The application of NLP to communications has seen mixed results in previous years. But recent advancements in model accuracy and training have made NLP-based solutions safer, more reliable and valuable than ever. New models now routinely outperform humans in language understanding and reading comprehension. NLP deployment is now a safe, impactful and cost-effective option.

Communications Mining gives service teams unprecedented, real-time insight into their email-based processes. Furthermore, it enables straight-through processing in workflows that were once impossible to automate. With minimal training, today’s machine learning models can rapidly learn when key information is missing from an email, or understand when the wrong recipient has been chosen.

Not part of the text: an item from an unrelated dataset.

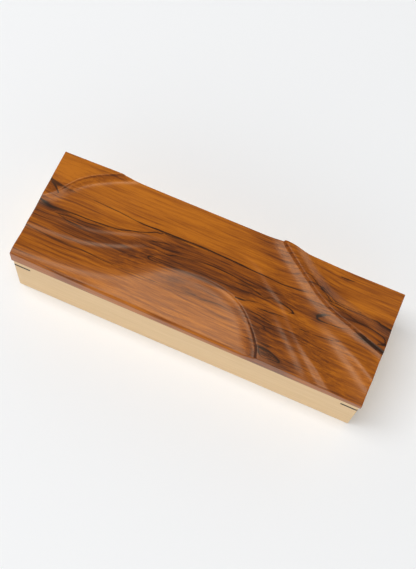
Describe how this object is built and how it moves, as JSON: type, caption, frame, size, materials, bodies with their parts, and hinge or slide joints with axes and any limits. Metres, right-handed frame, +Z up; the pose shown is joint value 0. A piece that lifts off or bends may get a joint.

Automated workflows can easily be set up to resolve service issues. This is taking manual, repetitive work out of agents’ hands and frees them to focus on their most complex and valuable tasks.

Empowering service as a value driver

Communications Mining is a critical stepping stone, scaling automation into once opaque unstructured comms channels. However, its benefits aren’t limited to automation. Communications Mining also gives service agents a 360° overview over inbound communications. Teams can analyse what the most common drivers of work are, and which requests take the longest time to process.

With Communications Mining insights, FS providers can plan, resource and automate much more effectively. Doing so will enhance productivity in one of the most time-constrained parts of the business. Providing the capacity needed to offer the latest, value-adding services to delight, win and retain clients.